## Given entries
^^^^^^^^

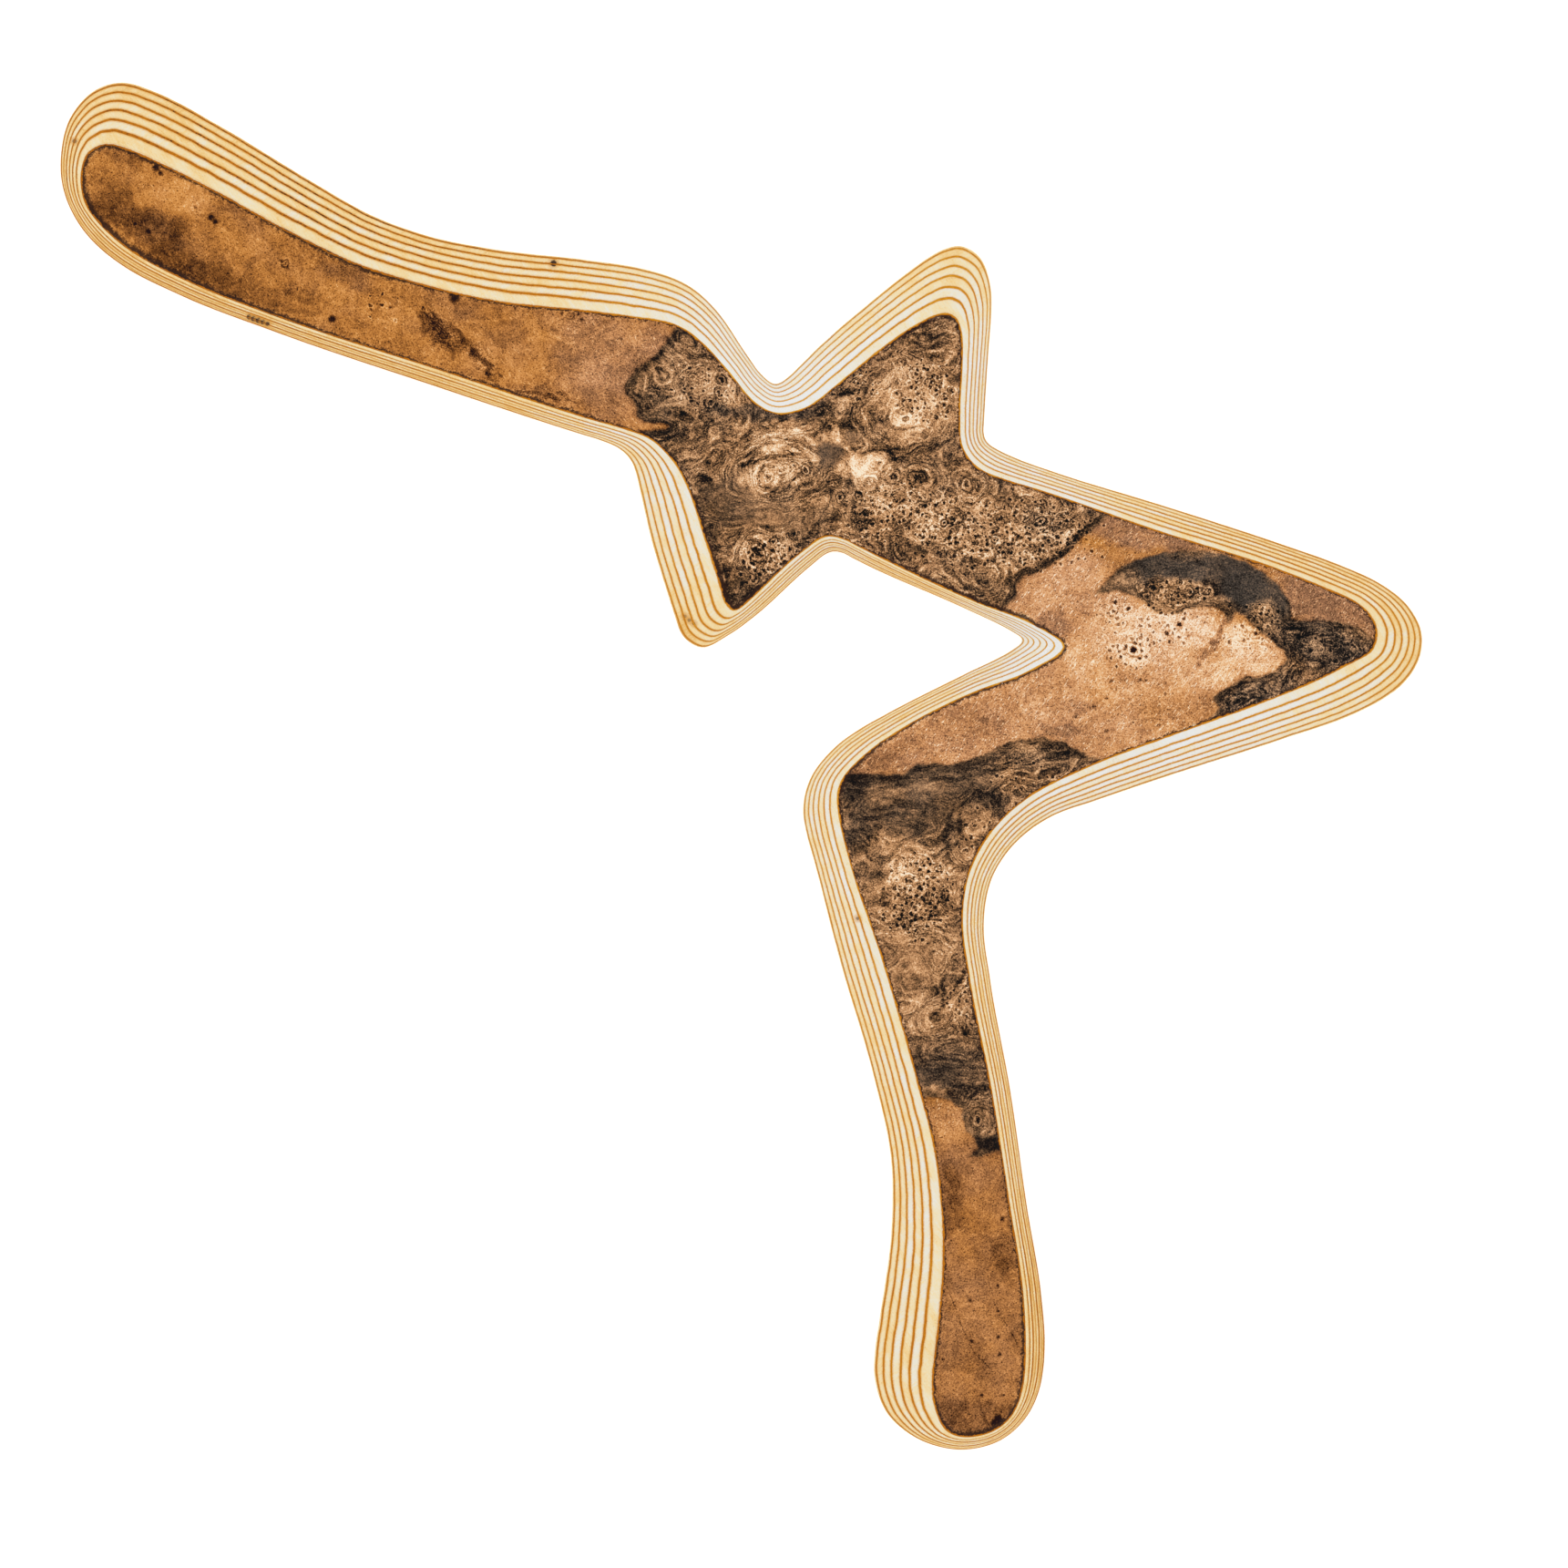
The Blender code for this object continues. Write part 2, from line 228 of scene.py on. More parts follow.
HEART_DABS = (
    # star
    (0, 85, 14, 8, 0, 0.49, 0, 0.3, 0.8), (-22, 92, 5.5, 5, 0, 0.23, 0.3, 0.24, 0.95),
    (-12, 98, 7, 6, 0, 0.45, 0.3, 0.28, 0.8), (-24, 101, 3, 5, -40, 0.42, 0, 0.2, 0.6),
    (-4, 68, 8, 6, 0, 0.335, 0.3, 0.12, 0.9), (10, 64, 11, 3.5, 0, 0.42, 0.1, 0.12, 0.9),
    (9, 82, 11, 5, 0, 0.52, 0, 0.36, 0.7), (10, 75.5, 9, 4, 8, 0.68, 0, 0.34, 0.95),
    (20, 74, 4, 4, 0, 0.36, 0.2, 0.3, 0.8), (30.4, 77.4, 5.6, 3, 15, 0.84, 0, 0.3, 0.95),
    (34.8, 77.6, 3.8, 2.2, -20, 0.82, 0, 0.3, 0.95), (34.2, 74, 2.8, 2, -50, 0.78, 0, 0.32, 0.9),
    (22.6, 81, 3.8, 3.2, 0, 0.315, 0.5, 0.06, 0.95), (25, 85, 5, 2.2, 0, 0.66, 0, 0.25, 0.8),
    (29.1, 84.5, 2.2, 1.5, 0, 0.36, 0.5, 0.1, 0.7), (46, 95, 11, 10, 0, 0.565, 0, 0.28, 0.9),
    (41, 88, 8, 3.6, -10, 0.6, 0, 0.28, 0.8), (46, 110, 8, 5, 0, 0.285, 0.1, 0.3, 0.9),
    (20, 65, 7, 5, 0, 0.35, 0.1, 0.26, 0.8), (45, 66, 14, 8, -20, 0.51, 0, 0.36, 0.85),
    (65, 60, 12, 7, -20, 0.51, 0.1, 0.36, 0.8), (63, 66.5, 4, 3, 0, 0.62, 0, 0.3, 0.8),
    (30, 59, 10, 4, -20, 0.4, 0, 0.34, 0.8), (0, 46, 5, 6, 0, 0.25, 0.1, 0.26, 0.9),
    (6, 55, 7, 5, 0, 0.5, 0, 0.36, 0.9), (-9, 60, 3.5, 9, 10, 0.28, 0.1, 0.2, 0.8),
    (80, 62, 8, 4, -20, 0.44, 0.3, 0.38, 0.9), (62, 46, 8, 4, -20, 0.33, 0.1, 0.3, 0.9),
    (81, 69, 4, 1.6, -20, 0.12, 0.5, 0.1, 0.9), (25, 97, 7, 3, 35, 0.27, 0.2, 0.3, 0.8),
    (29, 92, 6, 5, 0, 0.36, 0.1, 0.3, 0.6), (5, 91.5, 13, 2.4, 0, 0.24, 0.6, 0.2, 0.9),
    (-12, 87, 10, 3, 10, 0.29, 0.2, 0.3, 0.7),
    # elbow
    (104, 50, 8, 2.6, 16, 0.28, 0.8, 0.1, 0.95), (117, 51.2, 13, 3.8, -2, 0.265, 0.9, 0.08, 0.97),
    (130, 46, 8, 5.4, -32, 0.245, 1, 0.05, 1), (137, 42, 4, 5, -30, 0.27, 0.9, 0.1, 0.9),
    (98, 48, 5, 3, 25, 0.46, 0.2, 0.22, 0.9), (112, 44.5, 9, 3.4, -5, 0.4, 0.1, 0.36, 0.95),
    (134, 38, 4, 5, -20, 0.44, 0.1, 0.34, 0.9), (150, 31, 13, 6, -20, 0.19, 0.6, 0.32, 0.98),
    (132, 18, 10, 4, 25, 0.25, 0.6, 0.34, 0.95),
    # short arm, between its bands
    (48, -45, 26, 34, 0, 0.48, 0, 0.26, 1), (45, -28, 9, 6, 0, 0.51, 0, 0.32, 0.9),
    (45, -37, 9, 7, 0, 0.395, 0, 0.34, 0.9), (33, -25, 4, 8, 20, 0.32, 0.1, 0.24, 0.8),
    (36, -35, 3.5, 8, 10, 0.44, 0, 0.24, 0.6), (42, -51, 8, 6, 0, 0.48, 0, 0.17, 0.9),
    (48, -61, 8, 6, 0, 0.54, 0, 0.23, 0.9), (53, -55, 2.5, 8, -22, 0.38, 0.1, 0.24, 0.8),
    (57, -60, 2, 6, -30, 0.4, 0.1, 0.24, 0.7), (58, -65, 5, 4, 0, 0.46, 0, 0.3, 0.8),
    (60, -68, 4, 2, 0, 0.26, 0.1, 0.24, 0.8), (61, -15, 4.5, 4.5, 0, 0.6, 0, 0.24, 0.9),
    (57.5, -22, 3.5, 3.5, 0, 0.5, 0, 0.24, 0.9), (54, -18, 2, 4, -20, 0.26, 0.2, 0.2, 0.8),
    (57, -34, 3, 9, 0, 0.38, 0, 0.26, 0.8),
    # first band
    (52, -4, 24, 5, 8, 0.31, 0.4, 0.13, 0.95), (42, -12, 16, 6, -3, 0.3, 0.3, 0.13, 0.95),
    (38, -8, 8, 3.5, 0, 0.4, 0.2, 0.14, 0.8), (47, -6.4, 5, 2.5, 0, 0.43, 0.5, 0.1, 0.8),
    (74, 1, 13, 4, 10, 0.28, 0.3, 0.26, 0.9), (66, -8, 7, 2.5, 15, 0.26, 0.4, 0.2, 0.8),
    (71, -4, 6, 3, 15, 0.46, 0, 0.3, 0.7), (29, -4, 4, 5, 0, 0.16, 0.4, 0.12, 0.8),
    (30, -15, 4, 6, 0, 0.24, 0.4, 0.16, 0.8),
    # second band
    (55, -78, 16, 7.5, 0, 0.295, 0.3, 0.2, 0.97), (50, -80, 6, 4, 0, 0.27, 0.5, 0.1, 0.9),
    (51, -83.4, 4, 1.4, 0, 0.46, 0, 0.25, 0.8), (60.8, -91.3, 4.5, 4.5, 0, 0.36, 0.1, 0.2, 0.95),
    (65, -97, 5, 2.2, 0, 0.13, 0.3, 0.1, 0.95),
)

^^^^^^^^

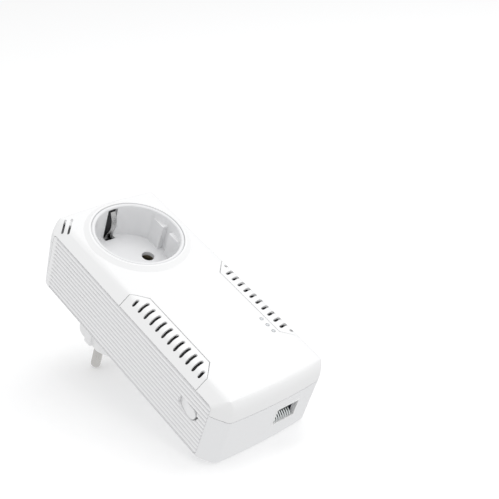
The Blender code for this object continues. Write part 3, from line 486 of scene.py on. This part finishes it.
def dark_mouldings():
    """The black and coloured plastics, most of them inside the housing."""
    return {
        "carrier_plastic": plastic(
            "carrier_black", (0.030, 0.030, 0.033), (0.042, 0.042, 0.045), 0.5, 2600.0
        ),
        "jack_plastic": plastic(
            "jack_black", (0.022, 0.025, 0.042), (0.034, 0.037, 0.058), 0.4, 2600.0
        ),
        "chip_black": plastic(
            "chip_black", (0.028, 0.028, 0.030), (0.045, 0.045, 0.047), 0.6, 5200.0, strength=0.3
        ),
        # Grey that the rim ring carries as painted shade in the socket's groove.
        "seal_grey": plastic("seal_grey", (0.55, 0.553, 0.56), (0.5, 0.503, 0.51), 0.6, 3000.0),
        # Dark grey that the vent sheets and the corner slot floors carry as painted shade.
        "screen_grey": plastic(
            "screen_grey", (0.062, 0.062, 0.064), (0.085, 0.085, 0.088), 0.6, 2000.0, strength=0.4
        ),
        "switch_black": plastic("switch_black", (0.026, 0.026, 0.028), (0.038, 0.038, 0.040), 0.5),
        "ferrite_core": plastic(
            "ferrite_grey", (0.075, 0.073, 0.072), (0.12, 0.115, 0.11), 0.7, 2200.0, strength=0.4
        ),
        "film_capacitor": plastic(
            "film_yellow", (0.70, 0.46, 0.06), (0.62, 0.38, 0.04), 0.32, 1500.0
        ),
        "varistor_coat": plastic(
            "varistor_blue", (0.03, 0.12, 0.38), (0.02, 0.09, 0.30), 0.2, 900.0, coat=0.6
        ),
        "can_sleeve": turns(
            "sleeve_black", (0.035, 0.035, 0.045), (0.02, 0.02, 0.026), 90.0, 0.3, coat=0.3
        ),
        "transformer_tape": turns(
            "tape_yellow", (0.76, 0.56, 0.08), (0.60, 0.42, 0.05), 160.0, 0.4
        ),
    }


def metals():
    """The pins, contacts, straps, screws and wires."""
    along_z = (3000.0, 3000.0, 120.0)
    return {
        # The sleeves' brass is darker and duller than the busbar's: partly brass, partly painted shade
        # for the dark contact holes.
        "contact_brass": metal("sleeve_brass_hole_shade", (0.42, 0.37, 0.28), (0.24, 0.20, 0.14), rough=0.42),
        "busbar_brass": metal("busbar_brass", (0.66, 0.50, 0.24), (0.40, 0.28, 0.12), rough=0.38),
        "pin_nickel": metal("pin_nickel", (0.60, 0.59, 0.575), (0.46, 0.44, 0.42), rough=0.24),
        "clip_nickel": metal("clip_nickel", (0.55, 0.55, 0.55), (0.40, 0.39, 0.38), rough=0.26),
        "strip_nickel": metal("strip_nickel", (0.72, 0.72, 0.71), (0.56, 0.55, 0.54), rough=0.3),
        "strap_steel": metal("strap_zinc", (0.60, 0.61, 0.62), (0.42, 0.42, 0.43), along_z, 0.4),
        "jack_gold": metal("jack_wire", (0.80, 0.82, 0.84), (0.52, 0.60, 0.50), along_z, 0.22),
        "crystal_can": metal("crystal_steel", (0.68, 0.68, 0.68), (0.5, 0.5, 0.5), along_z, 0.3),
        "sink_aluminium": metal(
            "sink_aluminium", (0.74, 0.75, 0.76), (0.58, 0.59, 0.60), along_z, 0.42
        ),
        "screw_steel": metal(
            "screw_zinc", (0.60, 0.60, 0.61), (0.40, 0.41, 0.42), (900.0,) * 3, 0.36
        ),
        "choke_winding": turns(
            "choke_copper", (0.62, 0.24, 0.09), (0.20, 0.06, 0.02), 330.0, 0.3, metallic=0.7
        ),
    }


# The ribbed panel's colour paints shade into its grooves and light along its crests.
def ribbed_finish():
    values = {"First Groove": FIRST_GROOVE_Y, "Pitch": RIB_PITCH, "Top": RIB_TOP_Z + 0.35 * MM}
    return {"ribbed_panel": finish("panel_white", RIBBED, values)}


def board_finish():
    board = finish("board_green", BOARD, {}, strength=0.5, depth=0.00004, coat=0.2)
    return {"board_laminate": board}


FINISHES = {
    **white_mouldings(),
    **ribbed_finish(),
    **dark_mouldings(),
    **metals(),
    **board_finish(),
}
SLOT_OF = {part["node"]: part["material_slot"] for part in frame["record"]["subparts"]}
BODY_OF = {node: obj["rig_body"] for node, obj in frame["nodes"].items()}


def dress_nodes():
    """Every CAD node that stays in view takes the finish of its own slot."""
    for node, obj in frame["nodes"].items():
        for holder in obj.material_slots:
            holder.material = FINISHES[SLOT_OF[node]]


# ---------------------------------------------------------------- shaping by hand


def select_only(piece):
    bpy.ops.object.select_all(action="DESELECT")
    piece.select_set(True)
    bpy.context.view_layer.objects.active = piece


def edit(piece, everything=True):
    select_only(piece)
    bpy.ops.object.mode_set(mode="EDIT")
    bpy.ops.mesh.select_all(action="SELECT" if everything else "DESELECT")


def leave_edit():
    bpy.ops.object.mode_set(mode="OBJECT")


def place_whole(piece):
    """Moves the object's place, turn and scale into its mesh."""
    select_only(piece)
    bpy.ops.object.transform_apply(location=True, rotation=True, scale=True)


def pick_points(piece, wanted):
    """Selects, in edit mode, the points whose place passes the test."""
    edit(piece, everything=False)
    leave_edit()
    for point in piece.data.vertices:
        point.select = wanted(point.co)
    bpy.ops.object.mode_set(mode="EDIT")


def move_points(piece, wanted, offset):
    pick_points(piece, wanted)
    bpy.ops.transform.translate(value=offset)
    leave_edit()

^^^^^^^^

Review the preceding data and report every line that includes the string "Blender".

The Blender code for this object continues. Write part 2, from line 228 of scene.py on. More parts follow.
The Blender code for this object continues. Write part 3, from line 486 of scene.py on. This part finishes it.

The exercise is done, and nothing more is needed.